**Instructions to follow:**
Each line of the material must be returned exactly.
□ □ □ □ □
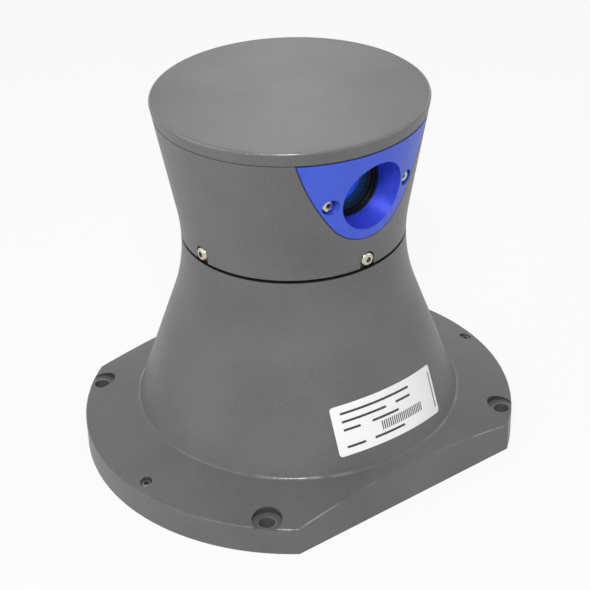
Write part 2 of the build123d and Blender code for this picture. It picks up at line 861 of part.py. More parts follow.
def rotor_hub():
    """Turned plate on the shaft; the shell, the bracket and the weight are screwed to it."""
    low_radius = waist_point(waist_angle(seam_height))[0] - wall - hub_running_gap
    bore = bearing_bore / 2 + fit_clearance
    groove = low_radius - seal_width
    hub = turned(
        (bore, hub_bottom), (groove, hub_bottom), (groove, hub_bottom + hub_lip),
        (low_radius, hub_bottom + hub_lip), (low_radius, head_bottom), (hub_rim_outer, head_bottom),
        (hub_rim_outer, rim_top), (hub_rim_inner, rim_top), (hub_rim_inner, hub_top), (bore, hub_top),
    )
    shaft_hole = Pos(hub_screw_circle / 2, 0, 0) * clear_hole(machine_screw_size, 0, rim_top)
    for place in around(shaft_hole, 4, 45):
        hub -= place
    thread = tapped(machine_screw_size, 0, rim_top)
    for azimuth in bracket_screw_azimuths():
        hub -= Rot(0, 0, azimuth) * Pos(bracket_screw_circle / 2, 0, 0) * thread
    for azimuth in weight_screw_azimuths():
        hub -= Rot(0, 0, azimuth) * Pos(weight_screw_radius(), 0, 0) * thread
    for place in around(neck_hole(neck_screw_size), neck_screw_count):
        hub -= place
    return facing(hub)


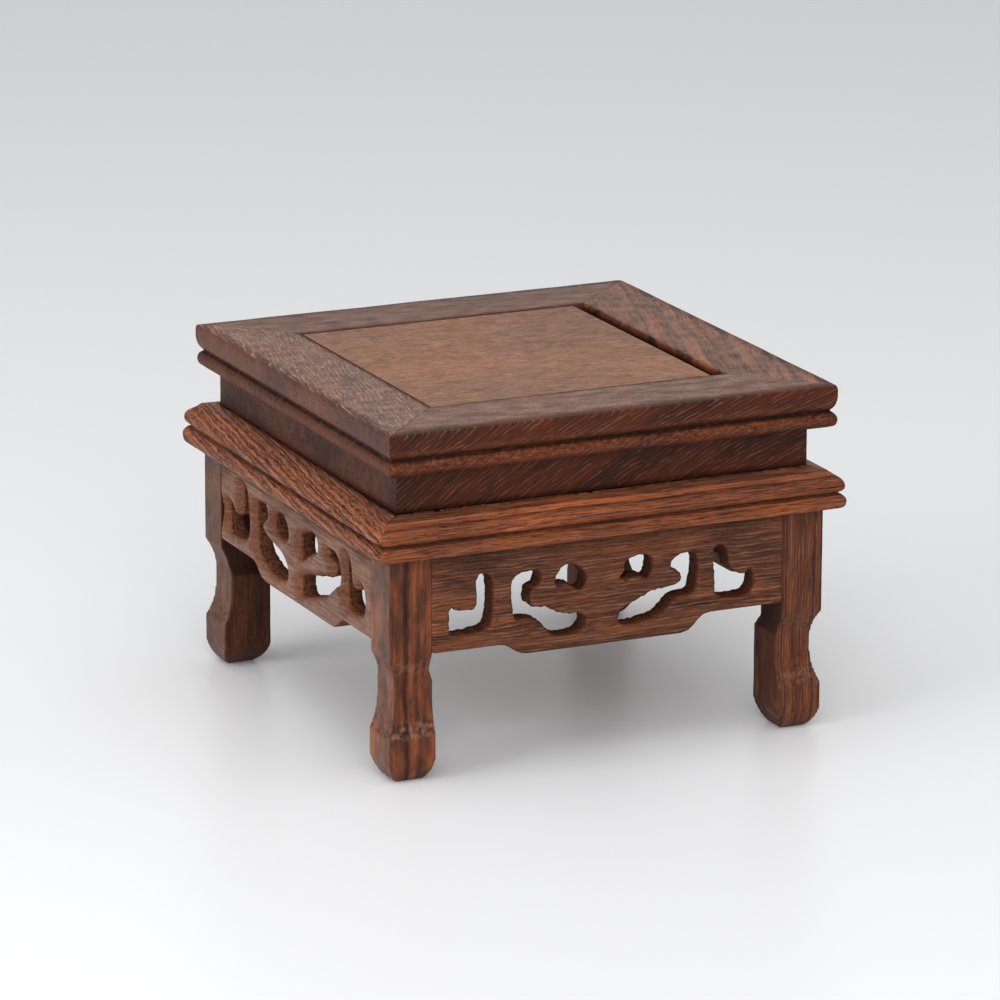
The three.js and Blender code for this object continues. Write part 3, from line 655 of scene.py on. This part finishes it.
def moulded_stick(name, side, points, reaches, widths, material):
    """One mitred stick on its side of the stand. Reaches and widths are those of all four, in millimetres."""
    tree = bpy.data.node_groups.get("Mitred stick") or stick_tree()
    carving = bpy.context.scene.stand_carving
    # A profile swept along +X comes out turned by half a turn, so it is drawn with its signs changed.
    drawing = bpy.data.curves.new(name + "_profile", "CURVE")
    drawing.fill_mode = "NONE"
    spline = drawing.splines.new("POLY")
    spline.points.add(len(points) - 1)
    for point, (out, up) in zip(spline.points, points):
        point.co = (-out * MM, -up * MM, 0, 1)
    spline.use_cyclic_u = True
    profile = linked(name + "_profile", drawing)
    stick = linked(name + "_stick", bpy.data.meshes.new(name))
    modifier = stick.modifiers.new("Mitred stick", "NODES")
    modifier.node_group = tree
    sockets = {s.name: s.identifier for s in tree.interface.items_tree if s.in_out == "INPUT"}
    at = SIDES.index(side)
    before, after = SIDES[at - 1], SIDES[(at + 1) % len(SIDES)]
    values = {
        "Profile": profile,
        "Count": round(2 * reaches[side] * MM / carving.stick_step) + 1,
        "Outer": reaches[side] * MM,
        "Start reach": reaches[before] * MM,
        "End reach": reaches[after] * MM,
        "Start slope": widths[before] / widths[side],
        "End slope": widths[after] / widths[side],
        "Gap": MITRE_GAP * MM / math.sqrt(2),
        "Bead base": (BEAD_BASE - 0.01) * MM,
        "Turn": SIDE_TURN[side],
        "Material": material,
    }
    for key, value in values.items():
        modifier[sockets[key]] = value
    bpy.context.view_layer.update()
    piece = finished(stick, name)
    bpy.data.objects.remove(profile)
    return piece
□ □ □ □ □
**Worked solution:**
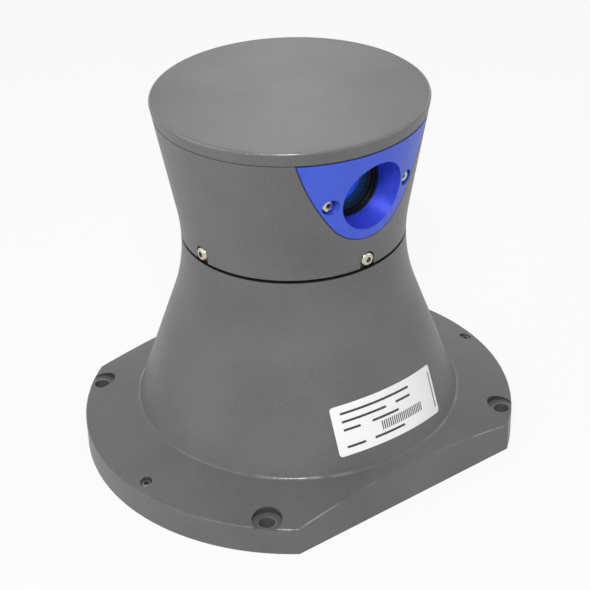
Write part 2 of the build123d and Blender code for this picture. It picks up at line 861 of part.py. More parts follow.
def rotor_hub():
    """Turned plate on the shaft; the shell, the bracket and the weight are screwed to it."""
    low_radius = waist_point(waist_angle(seam_height))[0] - wall - hub_running_gap
    bore = bearing_bore / 2 + fit_clearance
    groove = low_radius - seal_width
    hub = turned(
        (bore, hub_bottom), (groove, hub_bottom), (groove, hub_bottom + hub_lip),
        (low_radius, hub_bottom + hub_lip), (low_radius, head_bottom), (hub_rim_outer, head_bottom),
        (hub_rim_outer, rim_top), (hub_rim_inner, rim_top), (hub_rim_inner, hub_top), (bore, hub_top),
    )
    shaft_hole = Pos(hub_screw_circle / 2, 0, 0) * clear_hole(machine_screw_size, 0, rim_top)
    for place in around(shaft_hole, 4, 45):
        hub -= place
    thread = tapped(machine_screw_size, 0, rim_top)
    for azimuth in bracket_screw_azimuths():
        hub -= Rot(0, 0, azimuth) * Pos(bracket_screw_circle / 2, 0, 0) * thread
    for azimuth in weight_screw_azimuths():
        hub -= Rot(0, 0, azimuth) * Pos(weight_screw_radius(), 0, 0) * thread
    for place in around(neck_hole(neck_screw_size), neck_screw_count):
        hub -= place
    return facing(hub)


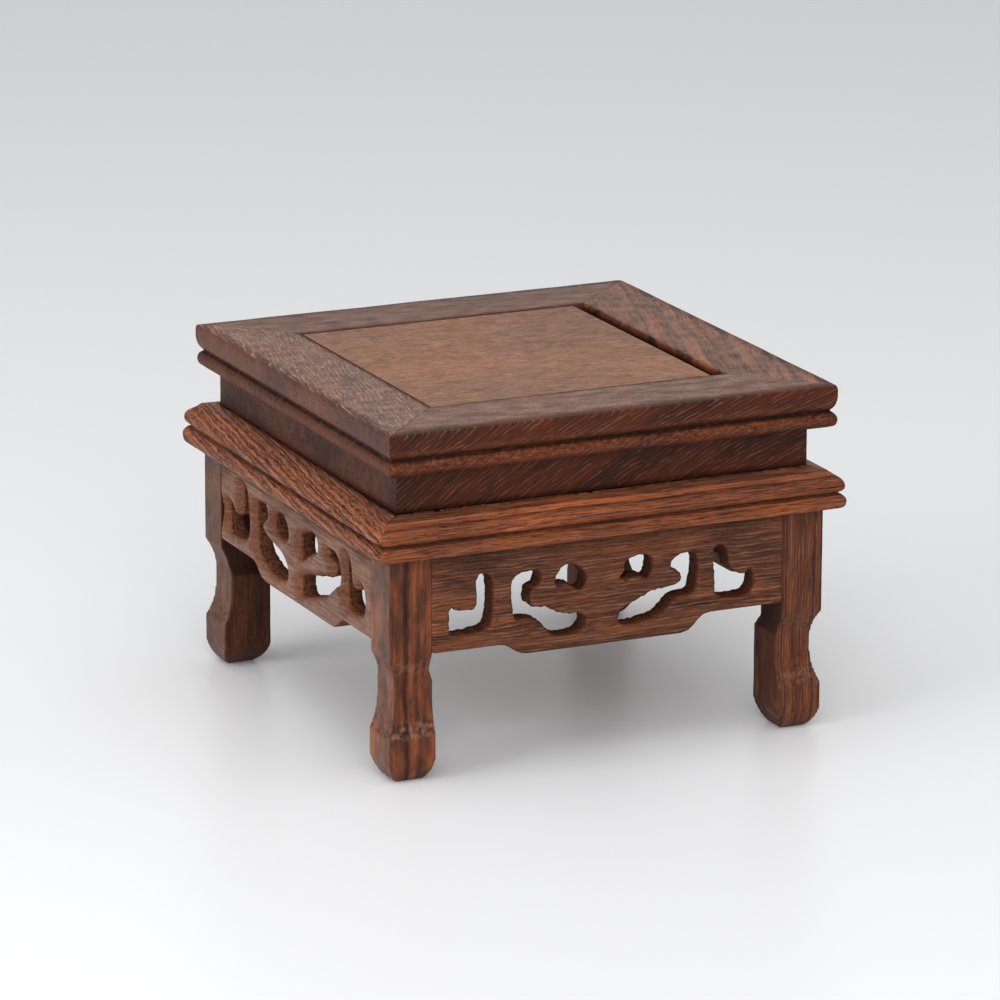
The three.js and Blender code for this object continues. Write part 3, from line 655 of scene.py on. This part finishes it.
def moulded_stick(name, side, points, reaches, widths, material):
    """One mitred stick on its side of the stand. Reaches and widths are those of all four, in millimetres."""
    tree = bpy.data.node_groups.get("Mitred stick") or stick_tree()
    carving = bpy.context.scene.stand_carving
    # A profile swept along +X comes out turned by half a turn, so it is drawn with its signs changed.
    drawing = bpy.data.curves.new(name + "_profile", "CURVE")
    drawing.fill_mode = "NONE"
    spline = drawing.splines.new("POLY")
    spline.points.add(len(points) - 1)
    for point, (out, up) in zip(spline.points, points):
        point.co = (-out * MM, -up * MM, 0, 1)
    spline.use_cyclic_u = True
    profile = linked(name + "_profile", drawing)
    stick = linked(name + "_stick", bpy.data.meshes.new(name))
    modifier = stick.modifiers.new("Mitred stick", "NODES")
    modifier.node_group = tree
    sockets = {s.name: s.identifier for s in tree.interface.items_tree if s.in_out == "INPUT"}
    at = SIDES.index(side)
    before, after = SIDES[at - 1], SIDES[(at + 1) % len(SIDES)]
    values = {
        "Profile": profile,
        "Count": round(2 * reaches[side] * MM / carving.stick_step) + 1,
        "Outer": reaches[side] * MM,
        "Start reach": reaches[before] * MM,
        "End reach": reaches[after] * MM,
        "Start slope": widths[before] / widths[side],
        "End slope": widths[after] / widths[side],
        "Gap": MITRE_GAP * MM / math.sqrt(2),
        "Bead base": (BEAD_BASE - 0.01) * MM,
        "Turn": SIDE_TURN[side],
        "Material": material,
    }
    for key, value in values.items():
        modifier[sockets[key]] = value
    bpy.context.view_layer.update()
    piece = finished(stick, name)
    bpy.data.objects.remove(profile)
    return piece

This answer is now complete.